On the subject of the brand naming, Yamaha is a Japanese name given by the creator of the firm, Torakusu Yamaha. As it is an old company (1887), it goes on the way of the text explaining that the names given in the past were usually the last names of the inventors. Consequently for this firm, the name does not mean something and so do not have the four described characteristics. In the text, the author says that it is easier to be successful in branding if the product does not have to overcome the disadvantage of a bad name.
As Yamaha does not mean something, we can conclude that it is not a bad name, so there are not any disadvantages. But it is not exactly the same thing as described in the text, because the name branding part of the text deals with the name of a product, whereas Yamaha is the name of the firm. About name of the product, some of Yamaha’s are well chosen and we can make parallel will the article. For example, Venture 600 is the name of a Yamaha’s snowmobile. This name has the 4 characteristics quoted in the text: it is relevant because with this machine you can explore new areas. It is distinctive and flexible, as the number 600 correspond to the capacity of the engine, and there is some different capacity, as 700. In addition it is memorable, as the name correspond to an existing express.

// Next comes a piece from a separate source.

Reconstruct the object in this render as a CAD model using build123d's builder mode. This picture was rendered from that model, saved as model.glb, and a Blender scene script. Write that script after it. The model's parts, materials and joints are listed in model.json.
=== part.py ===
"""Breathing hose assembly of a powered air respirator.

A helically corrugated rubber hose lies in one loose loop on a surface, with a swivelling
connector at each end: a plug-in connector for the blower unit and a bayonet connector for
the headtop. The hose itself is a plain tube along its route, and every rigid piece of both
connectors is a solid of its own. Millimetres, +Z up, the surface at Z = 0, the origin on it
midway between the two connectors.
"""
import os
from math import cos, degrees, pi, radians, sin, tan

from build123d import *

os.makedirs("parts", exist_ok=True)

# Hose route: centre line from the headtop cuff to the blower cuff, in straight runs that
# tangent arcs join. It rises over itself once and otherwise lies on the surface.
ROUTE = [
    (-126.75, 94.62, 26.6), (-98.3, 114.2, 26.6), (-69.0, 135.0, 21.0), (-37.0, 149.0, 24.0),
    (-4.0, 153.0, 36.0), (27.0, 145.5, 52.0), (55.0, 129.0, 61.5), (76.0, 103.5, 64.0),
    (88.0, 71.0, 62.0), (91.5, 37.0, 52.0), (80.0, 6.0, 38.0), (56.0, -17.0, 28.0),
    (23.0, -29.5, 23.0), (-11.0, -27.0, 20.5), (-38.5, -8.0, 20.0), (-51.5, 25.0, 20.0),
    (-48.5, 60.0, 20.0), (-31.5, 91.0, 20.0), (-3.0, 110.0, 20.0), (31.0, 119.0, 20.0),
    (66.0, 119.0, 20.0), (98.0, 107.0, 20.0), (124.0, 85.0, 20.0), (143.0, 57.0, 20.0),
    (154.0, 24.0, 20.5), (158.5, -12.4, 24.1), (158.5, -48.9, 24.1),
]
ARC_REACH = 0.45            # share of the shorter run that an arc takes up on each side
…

Concerning the advertising, Yamaha benefit by a lot of external events such as Britney Spears tour US sponsors by the firm, or such as all Yamaha race where the firm is represented in grand prix. So the firm is well-promoted trough indirect advertising, as it is described in the article. For example, each time a pilot makes a good performance with a Yamaha motorbike in a grand prix, Yamaha is seen on television or in journals related the events. So as it is explain on the text, Yamaha is a company who believe in outstanding advertising trough sponsorship in order to become a leadership on the market. Moreover, Yamaha’s motorbikes and other one’s are quite similar product, and it is right that they are essentially differentiated through advertising and promotion, as explicated in the article.

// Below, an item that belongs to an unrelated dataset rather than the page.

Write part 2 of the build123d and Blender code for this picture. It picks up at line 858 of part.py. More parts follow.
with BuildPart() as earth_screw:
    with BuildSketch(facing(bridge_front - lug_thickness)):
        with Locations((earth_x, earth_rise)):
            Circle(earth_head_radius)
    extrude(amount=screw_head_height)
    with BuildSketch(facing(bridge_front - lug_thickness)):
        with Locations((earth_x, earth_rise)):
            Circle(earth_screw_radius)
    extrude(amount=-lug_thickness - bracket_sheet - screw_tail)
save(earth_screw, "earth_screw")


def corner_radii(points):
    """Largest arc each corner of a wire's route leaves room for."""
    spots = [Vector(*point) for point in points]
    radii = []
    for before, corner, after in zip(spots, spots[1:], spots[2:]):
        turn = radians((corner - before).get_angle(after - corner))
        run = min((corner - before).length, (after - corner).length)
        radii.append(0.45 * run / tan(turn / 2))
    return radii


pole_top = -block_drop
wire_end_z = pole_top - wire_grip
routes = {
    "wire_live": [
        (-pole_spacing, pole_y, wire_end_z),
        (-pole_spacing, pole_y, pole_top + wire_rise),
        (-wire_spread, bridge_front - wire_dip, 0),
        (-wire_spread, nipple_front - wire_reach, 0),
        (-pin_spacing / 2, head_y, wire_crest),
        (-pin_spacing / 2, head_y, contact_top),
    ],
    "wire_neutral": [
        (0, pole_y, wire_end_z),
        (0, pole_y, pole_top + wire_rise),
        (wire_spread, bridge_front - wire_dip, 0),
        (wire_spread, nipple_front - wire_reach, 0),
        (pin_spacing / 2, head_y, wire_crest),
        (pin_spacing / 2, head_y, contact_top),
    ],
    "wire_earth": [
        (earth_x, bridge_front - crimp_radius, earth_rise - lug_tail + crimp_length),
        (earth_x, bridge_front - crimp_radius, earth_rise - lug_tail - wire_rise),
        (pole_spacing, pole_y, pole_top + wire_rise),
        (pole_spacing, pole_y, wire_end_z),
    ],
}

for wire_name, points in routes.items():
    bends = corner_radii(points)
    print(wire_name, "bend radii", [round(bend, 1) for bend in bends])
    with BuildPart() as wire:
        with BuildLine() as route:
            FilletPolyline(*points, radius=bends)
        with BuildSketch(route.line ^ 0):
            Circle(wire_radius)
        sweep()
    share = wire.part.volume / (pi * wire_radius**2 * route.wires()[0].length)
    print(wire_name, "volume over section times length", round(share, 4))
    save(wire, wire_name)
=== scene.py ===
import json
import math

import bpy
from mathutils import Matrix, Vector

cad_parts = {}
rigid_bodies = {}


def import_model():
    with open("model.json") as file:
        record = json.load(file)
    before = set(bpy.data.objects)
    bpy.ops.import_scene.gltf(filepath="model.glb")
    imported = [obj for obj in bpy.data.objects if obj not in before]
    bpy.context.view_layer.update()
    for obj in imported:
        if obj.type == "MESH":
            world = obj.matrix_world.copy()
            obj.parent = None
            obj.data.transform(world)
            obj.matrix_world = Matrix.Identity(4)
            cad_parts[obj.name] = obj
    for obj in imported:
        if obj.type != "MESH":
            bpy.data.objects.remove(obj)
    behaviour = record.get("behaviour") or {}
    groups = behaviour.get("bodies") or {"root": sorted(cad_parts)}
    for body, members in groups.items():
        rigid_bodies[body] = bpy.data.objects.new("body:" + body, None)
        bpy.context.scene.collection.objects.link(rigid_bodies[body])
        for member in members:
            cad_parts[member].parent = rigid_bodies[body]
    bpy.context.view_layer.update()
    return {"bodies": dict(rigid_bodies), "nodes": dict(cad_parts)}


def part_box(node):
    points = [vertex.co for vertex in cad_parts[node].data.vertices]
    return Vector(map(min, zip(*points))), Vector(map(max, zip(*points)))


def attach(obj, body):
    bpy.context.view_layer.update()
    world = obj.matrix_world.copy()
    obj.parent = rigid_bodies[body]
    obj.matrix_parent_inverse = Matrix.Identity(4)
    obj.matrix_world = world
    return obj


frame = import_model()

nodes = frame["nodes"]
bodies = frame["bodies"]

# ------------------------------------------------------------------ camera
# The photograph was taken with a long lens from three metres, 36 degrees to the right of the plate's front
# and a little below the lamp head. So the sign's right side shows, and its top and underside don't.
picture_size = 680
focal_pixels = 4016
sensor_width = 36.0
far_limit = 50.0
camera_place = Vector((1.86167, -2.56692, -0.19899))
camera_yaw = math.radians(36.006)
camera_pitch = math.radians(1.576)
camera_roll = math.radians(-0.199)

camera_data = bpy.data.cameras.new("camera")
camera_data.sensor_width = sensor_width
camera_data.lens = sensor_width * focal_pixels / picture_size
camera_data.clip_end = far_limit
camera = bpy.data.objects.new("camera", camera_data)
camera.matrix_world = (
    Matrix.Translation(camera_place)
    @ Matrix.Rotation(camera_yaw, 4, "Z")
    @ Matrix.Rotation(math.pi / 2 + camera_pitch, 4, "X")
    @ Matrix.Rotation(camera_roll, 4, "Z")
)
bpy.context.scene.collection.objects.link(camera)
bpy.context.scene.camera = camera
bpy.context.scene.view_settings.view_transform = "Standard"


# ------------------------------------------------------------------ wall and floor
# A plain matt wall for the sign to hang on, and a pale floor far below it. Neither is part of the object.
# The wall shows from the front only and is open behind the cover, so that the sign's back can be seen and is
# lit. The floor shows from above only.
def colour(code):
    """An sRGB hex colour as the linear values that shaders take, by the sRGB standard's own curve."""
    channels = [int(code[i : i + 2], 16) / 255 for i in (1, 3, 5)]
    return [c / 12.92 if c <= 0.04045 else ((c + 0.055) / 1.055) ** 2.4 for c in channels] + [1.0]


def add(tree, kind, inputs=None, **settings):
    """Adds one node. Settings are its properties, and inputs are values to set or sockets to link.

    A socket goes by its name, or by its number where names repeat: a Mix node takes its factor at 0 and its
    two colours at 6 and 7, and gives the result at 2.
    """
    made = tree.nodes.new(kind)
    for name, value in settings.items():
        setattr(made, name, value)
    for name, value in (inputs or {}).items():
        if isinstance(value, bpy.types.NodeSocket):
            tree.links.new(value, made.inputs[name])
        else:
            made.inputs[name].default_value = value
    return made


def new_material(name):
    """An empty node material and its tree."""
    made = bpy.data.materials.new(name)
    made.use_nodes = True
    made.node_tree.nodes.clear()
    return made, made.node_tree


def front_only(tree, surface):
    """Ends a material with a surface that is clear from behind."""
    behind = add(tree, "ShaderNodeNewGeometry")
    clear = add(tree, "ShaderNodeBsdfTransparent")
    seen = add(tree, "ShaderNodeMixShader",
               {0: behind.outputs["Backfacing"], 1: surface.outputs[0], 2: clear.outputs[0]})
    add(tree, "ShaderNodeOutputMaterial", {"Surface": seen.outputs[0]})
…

Concerning the brand research and development part, we can make parallel between the text and Yamaha. Yamaha is a firm that constantly makes research in order to develop new products and technologies. The text explains that even if a firm has achieved the status of a leading brand, it must not “rest on their laurels”. I think that this concept could totally applied at Yamaha, because the firm, even if it is well known, always launches new products on the market, which means that it has make some effort about research and development. For example, according to Yamaha history, there has been each year’s new product launched in the music or in the motorcycle market. Through constant innovation and technological leadership Yamaha has grown to be the world’s largest and most successful maker of quality musical instruments. There are a lot of website on the Internet made by some Yamaha’s fans, which means that the firm applied the formal tracking method in order to know what the customers feel about Yamaha. There are some specialised journals which deal with the firm and its market, and that enables it to know how its brand compares with the competition, and how it manages the environmental changes, as it is developed in the text.

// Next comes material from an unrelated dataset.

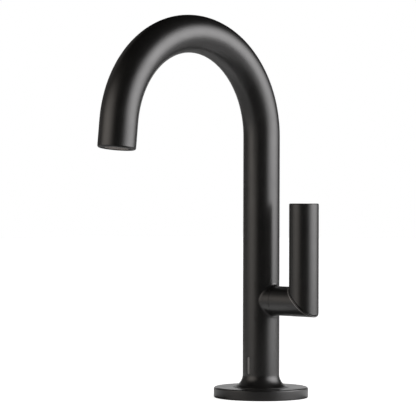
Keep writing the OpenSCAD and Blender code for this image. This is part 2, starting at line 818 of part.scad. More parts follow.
// The valve's cap gathers the ducts into one nozzle for the water tube
module valve_cap() {
    color(grey_plastic) translate([0, 0, guide_top_z]) difference() {
        union() {
            cylinder(r = insert_r, h = cap_h);
            cylinder(r = liner_bore_r - 0.05, h = cap_h + nozzle_h);
        }
        translate([0, 0, -cut]) cylinder(r = insert_r - 0.8, h = cap_h - cap_roof + cut);
        cylinder(r = liner_bore_r - 1, h = cap_h + nozzle_h + cut);
    }
}

// The water tube from the valve's nozzle to the mouth's adapter
module water_liner() {
    liner_tail = tail_l - pocket_depth - 3 - 0.2;
    color(white_plastic) difference() {
        spout_bar(liner_r, liner_z, liner_tail);
        spout_bar(liner_bore_r, liner_z - cut, liner_tail + cut);
    }
}

// A pierced disc that centres the water tube
module liner_spacer() {
    translate([0, 0, -spacer_t / 2]) difference() {
        ring(insert_r, liner_r + fit_gap, spacer_t);
        for (i = [0 : 4]) rotate([0, 0, i * 72])
            translate([(insert_r + liner_r) / 2, 0, -cut]) cylinder(r = spacer_window_r, h = spacer_t + 2 * cut);
    }
}

module liner_spacers() {
    color(grey_plastic) {
        translate([0, 0, (liner_z + arc_z) / 2 + 8]) liner_spacer();
        for (share = [0.3, 0.65]) on_arc(arc_angle * share) liner_spacer();
    }
}

// The threaded ring in the mouth, with the aerator's pocket and the water tube's socket
module outlet_adapter() {
    color(satin_black) at_mouth() difference() {
        translate([0, 0, adapter_recess]) cylinder(r = adapter_r, h = adapter_l - adapter_recess);
        cylinder(d = pocket_d, h = pocket_depth);
        cylinder(r = liner_bore_r, h = adapter_l + cut);
        translate([0, 0, pocket_depth + 3]) cylinder(r = liner_r + fit_gap, h = adapter_l);
    }
}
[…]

Concerning the corporate, industrial and service branding, we can also make applied what the author have said to Yamaha. First opposite the corporate branding, the author explains that firms use branding to link their name with favourable attributes in order to form a relationship with their main constituents and move them into a positive direction. Yamaha’s worldwide recognition and professional acceptance provide the security of Yamaha’s long-standing reputation for quality, integrity and value, and encourage people to buy Yamaha products. Relating to the industrial branding, the text explains that when industrial brands satisfy an organisation it is possible to become a permanent supplier, and that is what Yamaha has done: Piano competitions, music festivals and other performing arts venues across the globe make extensive use of Yamaha pianos; Schools, conservatories and piano instructors have long made Yamaha upright and grand pianos a top pick for music education; and professional piano tuners and technicians consistently select Yamaha when asked to recommend instruments to their clients.
Concerning the brand extensions and ingredient branding, Yamaha is a relevant example as it has used both applications of branding. First regarding to brand extension, the author explains that it is the fact to extend a brand into a new market. Yamaha was at the origin a firm which produced organ and other music instruments. But in 1954, the company begin the production of 125 motorcycles. Since this date, the firm has become one of the world biggest motorcycle manufacturers. This is a good example of brand extensions, which has been very effective in this case, which is a possibility explained by the article. The motorcycle market is completely different as that of the music instruments but Yamaha has used his famous name to launch new products on new market. Yamaha has also used his notoriety to enter in a lot of market different as those of departure.
For example, it also has enter in the ski market in 1961 developing FRP skis, or the stereo market in 1968, and the tennis market in 1975 with the launched of rackets, or in industrials robots market in 1984. But the last one was a failure: that is the risk of brand extension, because as it is said in the text, sometimes when the links between the two markets is not obvious, it can be dangerous and customers may not buy. About the ingredient branding, the author explain that it is the idea of using an established name to promote a new product, and this notion can be largely applied to Yamaha. The Yamaha RX-V3000 (a home theatre receiver) seems to be a relevant example. Indeed it arrives to revitalise old product as the RX-V1000 and the RX-V2095, with a new look and a lot of differences and improvement. The subtle changes in branding suggests Yamaha is subtly changing its spots: The word ‘Digital’ now stands alongside the traditional Cinema DSP designation, and there is no longer ‘Tri-field processing” it is now Quadfiel.
Concerning the last part, which is brand management, we can also make some parallel between the text and Yamaha. The author explain that the firm have interest in maintaining customer loyalty by building and sustaining a positive brand image. Yamaha pianos hold an enviable reputation around the world for consistently high quality, trouble-free durability and superior musical performance. Therefore, professional performing artists rely on Yamaha grand pianos for recording, composition and concert appearances, for example, the famous Sviatoslav Richter played on Yamaha pianos for more than 25 years, and so the notions of the text could be applied to Yamaha.